- UBS Chairman Axel Weber sees a growing market for so-called impact investing, which focuses on projects that are good for the environment or society as a whole.
- Derivatives such as bond indices are needed to take the market mainstream, Weber said, to allow investors to hedge risk.
- You can see the first and second parts of Business Insider’s interview with Weber here.
LONDON — The market for so-called impact investing, which funds projects beneficial to the environment and wider society, has a problem.
There’s no global agreement on how to measure the impact, according to UBS Chairman Axel Weber.
Only when the proper standards are in place, and markets for derivatives such as bond indices are developed, can it truly take off.
“At UBS we see a big demand from our clients for sustainable investment,” Weber told Business Insider in an interview earlier this year. “Many of our wealthy clients are active in philanthropy or run charities, and through these charitable engagements they’re used to looking at impact.”
The market for green bonds, which are securities aimed at funding environmentally-friendly projects, is growing.
In 2016, the world’s largest asset manager BlackRock said that curbing carbon emissions “requires significant spending on green infrastructure and a reduction in fossil fuel subsidies,” creating “large investment opportunities.”
But at the moment, the industry lacks the solid global standards to take those opportunities to a larger pool of investors.
“Very often, we move in niche products,” said Weber. “What’s important for us is to make it a mainstream product. When you want to bring something from a niche to the mainstream there are a number of conditions you need to fulfill. ”
With derivatives comes the ability to hedge the risks inherent in making an investment, Weber said.
“Once you bring a broader set of investors to the market, you need to develop scale and the wider market ecosystem. You need to standardise these products and develop indices. Once you have an index, you can create products based on that index, which then helps to increase liquidity beyond the primary investment,” Weber said.
“You can develop a futures market, hedge some of the risks, and develop deeper and more liquid markets around impact investing by creating the financial market infrastructure around it.”
A derivative is a type of financial contract which has a value derived from an underlying asset, which could be anything such as a bond, a bar of gold or a barrel of oil.

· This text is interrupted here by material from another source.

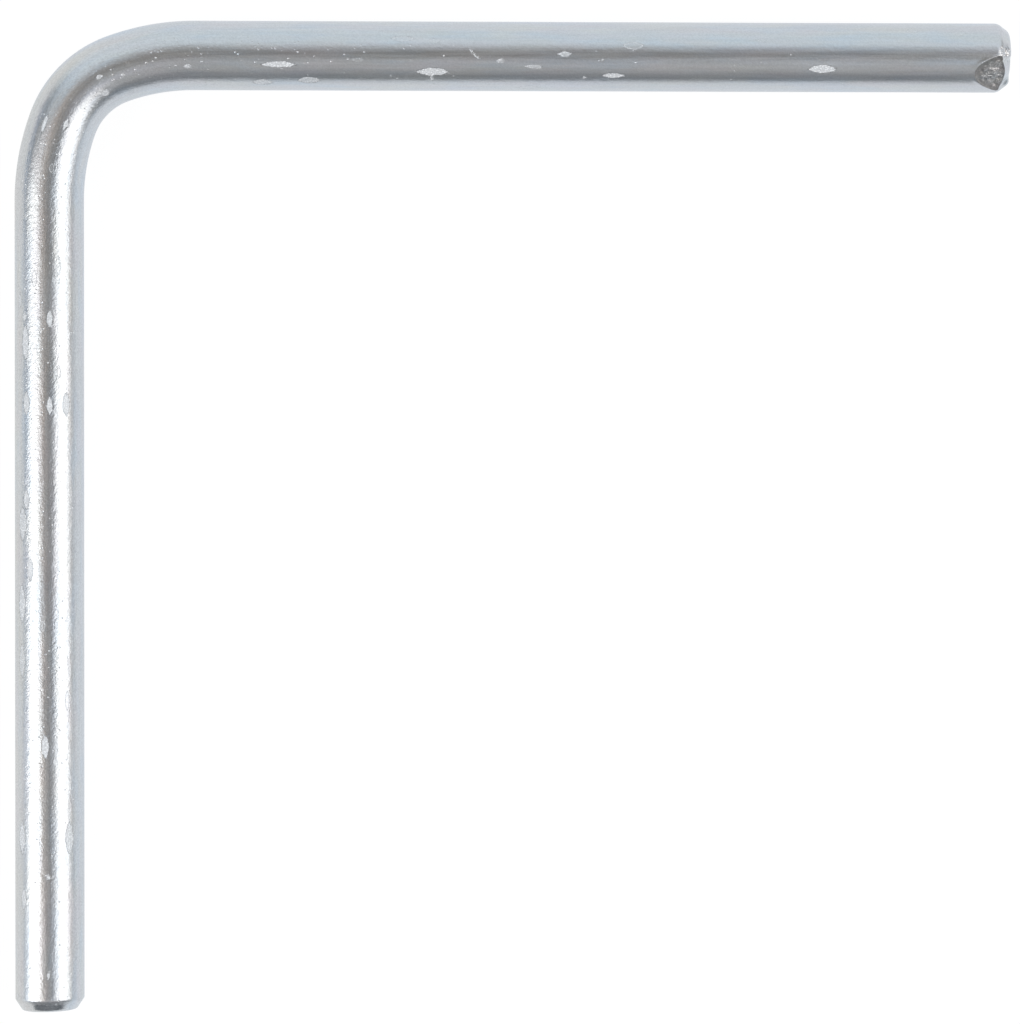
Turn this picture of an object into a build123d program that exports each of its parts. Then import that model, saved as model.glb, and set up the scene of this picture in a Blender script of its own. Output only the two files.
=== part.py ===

Rules around derivatives trading have been tightened since the 2008 financial crisis. Regulators have sought to standardise the contracts and increase the flow of trading done via central counterparties, which is seen as being less risky to the stability of the overall financial system than bilateral trading.
“Philanthropists are increasingly focused on impact philanthropy, and investors on impact investing. These two worlds can meet,” Weber said.